The bottom line for this paragraph - data preprocessing is not very important, it is the MOST important.


Instruments

My programming solutions for this problem is quite simple - a console program that reads the input (the whole sequence of price values for the specified period), trains an artificial neural network (in my case the topology was 8x24x1 - 8 inputs, 24 hidden neurons and one output neuron), and then produces a long term forecast (at least 7 entries into the future) while each step of the forecast is done using the previously generated values.

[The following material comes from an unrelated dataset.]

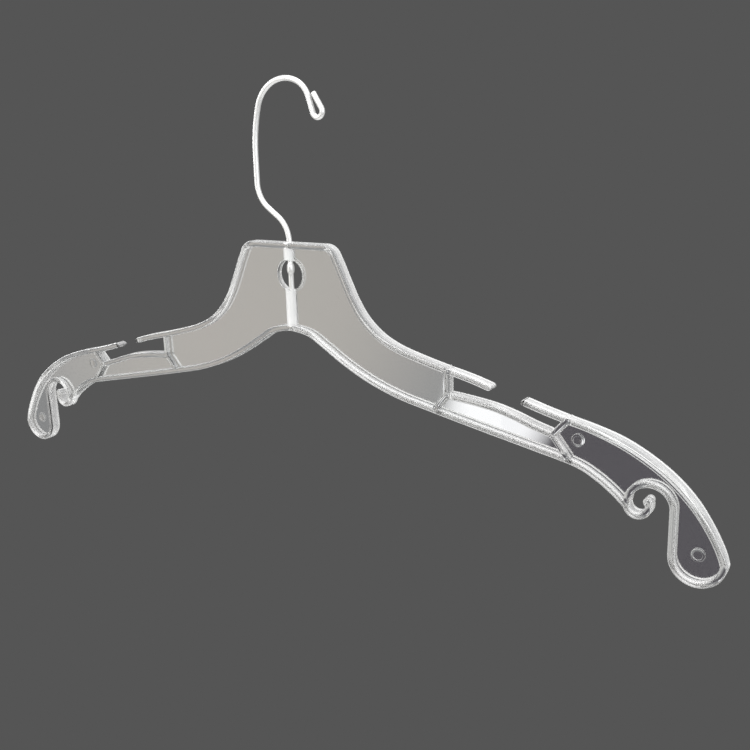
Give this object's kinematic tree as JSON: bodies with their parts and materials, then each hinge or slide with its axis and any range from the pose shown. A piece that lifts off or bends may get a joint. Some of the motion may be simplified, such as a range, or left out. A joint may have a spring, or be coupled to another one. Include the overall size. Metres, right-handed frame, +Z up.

The ANN is a simple multilayer perceptron with 8 inputs, 24 hidden neurons and 1 output neuron. Basically saying - we do not perform much calculations ourselves, if at all. ANN is a perfect implementation of a learning paradigm, able to find hidden dependencies and rules. Therefore, if you ask me - there is no better solution then utilizing ANNs for time series forecasting.


Test

So, I implemented an ANN (in C this time, not in Assembly) and got the dataset (EUR/USD price values for every hour of the past year). The next move was to give it a try and test in run time. I decided to do that during the weekend as I was not sure about how much time would be required to train the network. Surprisingly, I got a good error after only about 30,000 epochs (several minutes). The following picture shows what I got:

EUR/USD forecast

Test set - data not included in the ANN training process. Used as a pattern for error calculation.
Test forecast - forecast on data from the past, which was not included in the training set.
Real forecast - forecast of the future values. This was done on Saturday at least 24 hours before the opening of the next trading session.
Real data - real values obtained Monday early morning after the new trading session began.

As you can see, such simple system was even able to forecast the gap between the two sessions.


P.S. Although, this article contains no source code, no description of any interesting programming technique or whatsoever, it comes to show, that each problem has a (not necessarily complicated) solution. Most of the time, the most important thing is to take a look at a problem from another angle.